Deficits were found in all 50 of the largest metro areas in the country. The Denver-Aurora-Lakewood area was found to be 62,818 affordable units short of the need for extremely low-income renters.

“These are renters where we know that more 70 percent of them spend more than half of their income on rent already,” Andrew Aurand, the coalition’s vice president for research, said. “So when you’re talking about a neighborhood that is gentrifying or redevelopment is occurring and rent is going up, they are already in precarious positions in terms of being able to afford their housing and this just makes it even worse.”

The coalition advocates for more investment in rental assistance at a federal level, but says a growing numbers of cities, like Denver and Washington D.C., have their own programs. Being pushed out of rental housing can damage families in a variety of ways. Adults can lose their jobs because they can’t access them anymore. Kids can be pulled out of school or their academic performance can suffer. In worst-case scenarios, families become homeless.

“It is much cheaper to keep those families stably housed by helping them with rent for a month or two rather than having them become homeless and then helping them find housing again,” Aurand said.

Supporting people who make 30 percent of the area median income or less is one prong of Denver’s housing plan. Providing opportunities for affordable home ownership is another.

Plans are now in motion to double the city’s $15-million per-year affordable housing fund using puffed-up marijuana sales taxes and city budget dedications. The Denver Housing Authority is expected to issue bonds on around $105 million from the fund and put that money toward efforts including buying land to create long-term land leases for affordable housing, similar to what the Colorado Community Land Trust has in the Lowry neighborhood and other parts of Denver.

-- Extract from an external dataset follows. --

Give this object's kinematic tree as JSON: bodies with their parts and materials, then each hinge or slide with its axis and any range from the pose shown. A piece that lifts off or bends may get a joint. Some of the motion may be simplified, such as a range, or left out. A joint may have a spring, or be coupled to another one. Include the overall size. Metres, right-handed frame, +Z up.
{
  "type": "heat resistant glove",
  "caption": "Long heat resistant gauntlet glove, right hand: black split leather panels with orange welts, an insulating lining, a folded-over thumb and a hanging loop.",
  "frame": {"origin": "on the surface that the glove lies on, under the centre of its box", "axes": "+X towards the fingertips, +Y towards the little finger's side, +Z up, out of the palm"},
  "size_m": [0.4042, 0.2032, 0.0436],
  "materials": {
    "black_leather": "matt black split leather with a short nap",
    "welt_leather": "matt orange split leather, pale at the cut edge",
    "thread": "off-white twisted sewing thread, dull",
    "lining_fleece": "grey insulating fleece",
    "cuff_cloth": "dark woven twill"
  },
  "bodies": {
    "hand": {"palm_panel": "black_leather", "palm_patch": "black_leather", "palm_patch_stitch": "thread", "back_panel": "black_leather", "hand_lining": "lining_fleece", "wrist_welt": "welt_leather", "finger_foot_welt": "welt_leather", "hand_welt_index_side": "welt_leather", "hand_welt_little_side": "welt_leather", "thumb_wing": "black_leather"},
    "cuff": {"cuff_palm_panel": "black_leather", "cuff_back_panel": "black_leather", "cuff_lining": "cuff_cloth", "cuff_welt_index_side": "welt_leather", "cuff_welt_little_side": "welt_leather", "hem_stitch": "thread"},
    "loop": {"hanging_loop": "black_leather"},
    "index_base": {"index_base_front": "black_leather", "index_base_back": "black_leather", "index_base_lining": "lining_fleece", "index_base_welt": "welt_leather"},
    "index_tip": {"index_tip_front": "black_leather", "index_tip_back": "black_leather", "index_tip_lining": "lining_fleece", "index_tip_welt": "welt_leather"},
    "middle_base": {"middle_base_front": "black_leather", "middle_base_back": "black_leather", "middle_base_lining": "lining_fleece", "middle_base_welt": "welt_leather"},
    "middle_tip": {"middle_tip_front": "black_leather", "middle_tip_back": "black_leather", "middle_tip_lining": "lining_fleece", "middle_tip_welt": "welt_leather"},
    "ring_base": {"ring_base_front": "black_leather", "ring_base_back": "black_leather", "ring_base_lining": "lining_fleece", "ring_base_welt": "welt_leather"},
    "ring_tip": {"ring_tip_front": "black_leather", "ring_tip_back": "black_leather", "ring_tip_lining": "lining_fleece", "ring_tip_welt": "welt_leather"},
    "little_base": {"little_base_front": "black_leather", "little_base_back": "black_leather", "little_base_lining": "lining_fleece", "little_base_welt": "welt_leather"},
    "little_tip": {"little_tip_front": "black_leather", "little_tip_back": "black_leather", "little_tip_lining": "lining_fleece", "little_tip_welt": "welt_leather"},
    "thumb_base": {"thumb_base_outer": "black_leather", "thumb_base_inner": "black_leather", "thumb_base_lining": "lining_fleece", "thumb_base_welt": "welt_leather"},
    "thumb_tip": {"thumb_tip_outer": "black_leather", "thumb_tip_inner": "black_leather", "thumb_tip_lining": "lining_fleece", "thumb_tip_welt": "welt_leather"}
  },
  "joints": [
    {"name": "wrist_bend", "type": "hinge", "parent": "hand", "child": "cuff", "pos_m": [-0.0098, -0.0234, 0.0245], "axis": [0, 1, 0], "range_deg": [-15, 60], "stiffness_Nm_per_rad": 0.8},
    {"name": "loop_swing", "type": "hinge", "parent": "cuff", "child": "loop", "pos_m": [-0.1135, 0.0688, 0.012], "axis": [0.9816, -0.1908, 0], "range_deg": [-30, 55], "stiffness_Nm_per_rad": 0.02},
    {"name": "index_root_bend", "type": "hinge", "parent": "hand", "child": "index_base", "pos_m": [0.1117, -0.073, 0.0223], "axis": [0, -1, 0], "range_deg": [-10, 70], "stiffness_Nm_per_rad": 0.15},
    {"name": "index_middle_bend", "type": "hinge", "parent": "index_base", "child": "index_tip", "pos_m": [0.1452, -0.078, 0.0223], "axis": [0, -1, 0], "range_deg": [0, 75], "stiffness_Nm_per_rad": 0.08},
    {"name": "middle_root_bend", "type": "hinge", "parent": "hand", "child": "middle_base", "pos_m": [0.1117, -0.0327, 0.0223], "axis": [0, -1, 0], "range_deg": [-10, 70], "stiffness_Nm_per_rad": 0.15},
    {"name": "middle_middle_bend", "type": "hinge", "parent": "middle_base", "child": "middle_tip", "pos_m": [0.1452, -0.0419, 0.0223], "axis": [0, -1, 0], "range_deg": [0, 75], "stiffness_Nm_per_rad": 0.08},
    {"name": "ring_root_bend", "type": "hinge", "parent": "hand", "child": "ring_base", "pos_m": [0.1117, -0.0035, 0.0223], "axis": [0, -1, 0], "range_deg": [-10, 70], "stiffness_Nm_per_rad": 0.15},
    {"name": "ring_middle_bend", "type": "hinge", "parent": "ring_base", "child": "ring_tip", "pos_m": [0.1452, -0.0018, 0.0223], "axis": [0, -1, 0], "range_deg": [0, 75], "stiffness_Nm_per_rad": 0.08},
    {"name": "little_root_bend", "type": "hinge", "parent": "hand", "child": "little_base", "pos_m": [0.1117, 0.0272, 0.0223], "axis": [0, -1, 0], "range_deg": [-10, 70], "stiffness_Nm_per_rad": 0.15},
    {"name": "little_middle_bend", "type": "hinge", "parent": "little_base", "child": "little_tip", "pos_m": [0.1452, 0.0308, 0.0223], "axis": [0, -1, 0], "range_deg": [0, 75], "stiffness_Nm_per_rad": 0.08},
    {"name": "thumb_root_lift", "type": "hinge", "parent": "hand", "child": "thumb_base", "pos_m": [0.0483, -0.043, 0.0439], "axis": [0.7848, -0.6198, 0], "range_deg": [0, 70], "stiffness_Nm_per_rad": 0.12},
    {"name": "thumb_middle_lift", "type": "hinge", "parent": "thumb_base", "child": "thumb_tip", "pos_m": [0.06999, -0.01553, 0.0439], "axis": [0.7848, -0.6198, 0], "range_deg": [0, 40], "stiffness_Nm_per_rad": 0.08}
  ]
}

Unlike the city’s existing housing inventory, which is kept affordable by deed restrictions that expire after 20 years or so, the land leases could last up to 99 years and be renewed, Kniech said. Basically, they would provide affordability in perpetuity, and not see homes age out of the program as will soon happen in Green Valley Ranch and elsewhere.

“Many of our counterparts (cities) are doing 99-year affordability and they hold on to ownership of the land in a long-term way,” Kniech said. “Instead of trying to spend your taxpayer dollars and then getting 15 or 20 years of affordability you’re going to see us going us toward lifetime, 99 years.”

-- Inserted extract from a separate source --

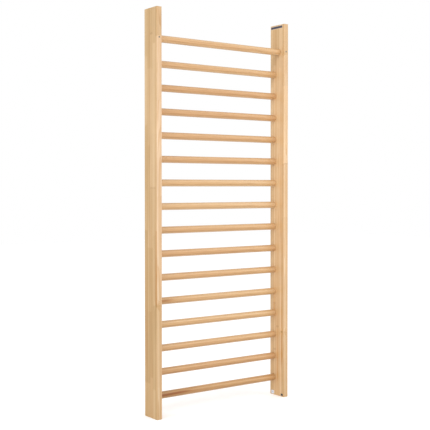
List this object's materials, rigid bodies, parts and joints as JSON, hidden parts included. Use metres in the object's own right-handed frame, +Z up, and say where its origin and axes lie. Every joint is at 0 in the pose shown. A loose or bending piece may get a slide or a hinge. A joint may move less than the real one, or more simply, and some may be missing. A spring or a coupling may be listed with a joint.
{
  "type": "wall bars",
  "caption": "Tall wooden wall bars for gymnastics: two upright boards joined by evenly spaced round rungs, the top rung set forward of the rest.",
  "frame": {"origin": "on the floor, midway between the two boards' outer faces and midway through their depth", "axes": "+Z up the boards; X along the rungs, with +X towards the right board as the climber faces it; -Y is the climbing side and +Y the wall side"},
  "size_m": [1, 0.136, 2.4],
  "materials": {
    "board_wood": "satin clear lacquer over edge-glued, finger-jointed pine",
    "rung_wood": "satin clear lacquer over turned beech",
    "screw_steel": "plain zinc-plated steel, slightly dull",
    "label_dark": "blank printed film with a plain dark band",
    "label_pale": "blank white film"
  },
  "bodies": {
    "root": {"left_upright": "board_wood", "right_upright": "board_wood", "rung_01": "rung_wood", "rung_02": "rung_wood", "rung_03": "rung_wood", "rung_04": "rung_wood", "rung_05": "rung_wood", "rung_06": "rung_wood", "rung_07": "rung_wood", "rung_08": "rung_wood", "rung_09": "rung_wood", "rung_10": "rung_wood", "rung_11": "rung_wood", "rung_12": "rung_wood", "rung_13": "rung_wood", "rung_14": "rung_wood", "rung_15": "rung_wood", "rung_16": "rung_wood", "screw_left_01": "screw_steel", "screw_left_02": "screw_steel", "screw_left_03": "screw_steel", "screw_left_04": "screw_steel", "screw_left_05": "screw_steel", "screw_left_06": "screw_steel", "screw_left_07": "screw_steel", "screw_left_08": "screw_steel", "screw_left_09": "screw_steel", "screw_left_10": "screw_steel", "screw_left_11": "screw_steel", "screw_left_12": "screw_steel", "screw_left_13": "screw_steel", "screw_left_14": "screw_steel", "screw_left_15": "screw_steel", "screw_left_16": "screw_steel", "screw_right_01": "screw_steel", "screw_right_02": "screw_steel", "screw_right_03": "screw_steel", "screw_right_04": "screw_steel", "screw_right_05": "screw_steel", "screw_right_06": "screw_steel", "screw_right_07": "screw_steel", "screw_right_08": "screw_steel", "screw_right_09": "screw_steel", "screw_right_10": "screw_steel", "screw_right_11": "screw_steel", "screw_right_12": "screw_steel", "screw_right_13": "screw_steel", "screw_right_14": "screw_steel", "screw_right_15": "screw_steel", "screw_right_16": "screw_steel", "label_top_band": "label_dark", "label_foot_white": "label_pale", "label_foot_dark": "label_dark"}
  },
  "joints": []
}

Bond funding for land acquisitions isn’t expected to be available until August, according to a recent presentation by city staff. The city is expected to work on a management agreement with the Denver Housing Authority in the meantime.

Even if long-term affordability is baked in, the city’s land lease plan has drawn criticism.

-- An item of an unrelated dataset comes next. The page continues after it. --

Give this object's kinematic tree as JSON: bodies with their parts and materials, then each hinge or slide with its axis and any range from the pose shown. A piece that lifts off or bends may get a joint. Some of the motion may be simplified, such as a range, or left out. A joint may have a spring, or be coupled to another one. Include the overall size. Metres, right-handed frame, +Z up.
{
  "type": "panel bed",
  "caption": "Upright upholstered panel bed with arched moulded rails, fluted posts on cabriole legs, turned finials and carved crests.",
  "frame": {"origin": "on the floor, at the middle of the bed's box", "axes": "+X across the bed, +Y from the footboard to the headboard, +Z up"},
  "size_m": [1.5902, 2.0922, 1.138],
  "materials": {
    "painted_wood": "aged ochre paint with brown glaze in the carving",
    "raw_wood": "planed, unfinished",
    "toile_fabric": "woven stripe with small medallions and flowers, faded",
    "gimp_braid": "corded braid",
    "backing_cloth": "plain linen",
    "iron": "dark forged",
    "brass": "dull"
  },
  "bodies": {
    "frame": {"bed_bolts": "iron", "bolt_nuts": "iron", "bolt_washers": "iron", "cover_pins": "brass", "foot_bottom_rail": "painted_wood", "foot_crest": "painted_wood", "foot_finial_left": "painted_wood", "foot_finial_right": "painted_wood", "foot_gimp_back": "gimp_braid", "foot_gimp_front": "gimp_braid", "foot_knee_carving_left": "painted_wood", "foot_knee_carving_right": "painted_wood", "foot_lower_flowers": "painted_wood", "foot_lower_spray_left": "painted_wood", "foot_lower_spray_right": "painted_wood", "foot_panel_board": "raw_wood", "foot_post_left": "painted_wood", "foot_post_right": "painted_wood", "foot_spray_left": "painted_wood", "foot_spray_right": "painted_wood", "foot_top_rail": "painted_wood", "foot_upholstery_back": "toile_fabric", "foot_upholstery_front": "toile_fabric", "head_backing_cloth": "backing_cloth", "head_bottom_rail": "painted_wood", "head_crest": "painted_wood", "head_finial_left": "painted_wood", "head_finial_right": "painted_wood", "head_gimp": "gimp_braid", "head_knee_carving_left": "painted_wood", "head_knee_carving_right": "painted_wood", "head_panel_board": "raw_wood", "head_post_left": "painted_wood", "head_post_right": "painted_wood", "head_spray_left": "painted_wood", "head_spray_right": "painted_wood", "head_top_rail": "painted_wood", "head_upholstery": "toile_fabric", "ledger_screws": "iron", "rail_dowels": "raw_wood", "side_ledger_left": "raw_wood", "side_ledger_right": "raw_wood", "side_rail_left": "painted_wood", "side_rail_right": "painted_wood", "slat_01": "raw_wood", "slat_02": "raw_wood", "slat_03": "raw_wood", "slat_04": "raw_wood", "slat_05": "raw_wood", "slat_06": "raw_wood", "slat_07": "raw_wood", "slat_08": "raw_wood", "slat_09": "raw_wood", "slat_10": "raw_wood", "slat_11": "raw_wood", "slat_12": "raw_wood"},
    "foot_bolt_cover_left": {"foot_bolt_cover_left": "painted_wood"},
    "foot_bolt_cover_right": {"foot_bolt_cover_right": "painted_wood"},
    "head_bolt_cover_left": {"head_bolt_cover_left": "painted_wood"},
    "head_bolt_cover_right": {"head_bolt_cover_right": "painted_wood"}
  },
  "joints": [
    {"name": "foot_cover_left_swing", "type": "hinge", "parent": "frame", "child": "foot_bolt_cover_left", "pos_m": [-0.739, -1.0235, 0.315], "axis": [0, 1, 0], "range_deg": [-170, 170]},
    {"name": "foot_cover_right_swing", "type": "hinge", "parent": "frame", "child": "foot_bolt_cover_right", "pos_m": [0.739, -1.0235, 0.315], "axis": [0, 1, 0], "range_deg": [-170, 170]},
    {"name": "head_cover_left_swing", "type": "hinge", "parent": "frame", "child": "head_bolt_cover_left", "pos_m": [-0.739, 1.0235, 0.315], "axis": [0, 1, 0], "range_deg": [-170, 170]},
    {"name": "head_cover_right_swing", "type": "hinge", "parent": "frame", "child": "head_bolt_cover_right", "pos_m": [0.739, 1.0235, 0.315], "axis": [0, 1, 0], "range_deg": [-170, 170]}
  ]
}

Candi CdeBaca is a community activist from the Swansea neighborhood and a member of the Globeville, Elyria-Swansea Coalition Organizing for Health and Housing Justice. Last year the group began lobbying the city for funding to create a community land trust through which a nonprofit group of residents would buy properties and maintain control of the land while putting the houses on the market at affordable rates. With no financial support from the city, the group earlier this year bought three homes in the neighborhoods with plans to renovate them and sell them at subsidized prices. CdeBaca, who is running for the District 9 City Council next year, called the land trust where the city owns the property a “twisted and perverted” version of the idea. Even when nonprofit foundations own the land, it defeats the purpose of maintaining local control and building community wealth, she says.

“Community land trusts don’t make sense unless they are owned by the community,” CdeBaca said. “What we’ve argued is the affordable housing model here in the city and across the country creates perpetual renters without ever giving people the tools or the access to build wealth.”

Local Realtor Lori Pace makes a similar argument about the way the constraints of the city’s affordable housing program hamstring those who buy into it. Buyers can only qualify for the city’s affordable homes if they make a percentage of area median income that on its own would not give them the buying power to find a home, Pace said at the recent housing panel. Once they are in, the city caps the value their home can accrue at 3.5 percent per year, a measure Kniech says is essential to a program the uses taxpayer dollars to put people in homes. But Pace argues the cap undercuts owners’ abilities to move into a new, non-income restricted home, particularly at a time when the prices around them are going up and up and up.

“As a Realtor with a conscious, when I let (my clients in Stapleton) know that their neighbor made $100,000 in one year, 3 percent doesn’t make them feel very good,” Pace said. “Unfortunately, I think it is going to take a while before we can change that from a governmental standpoint. Now it’s about the education piece of letting them know that this may be a short-term opportunity, but the only way to get to the next level is to figure out how to get into the (non-subsidized) market.”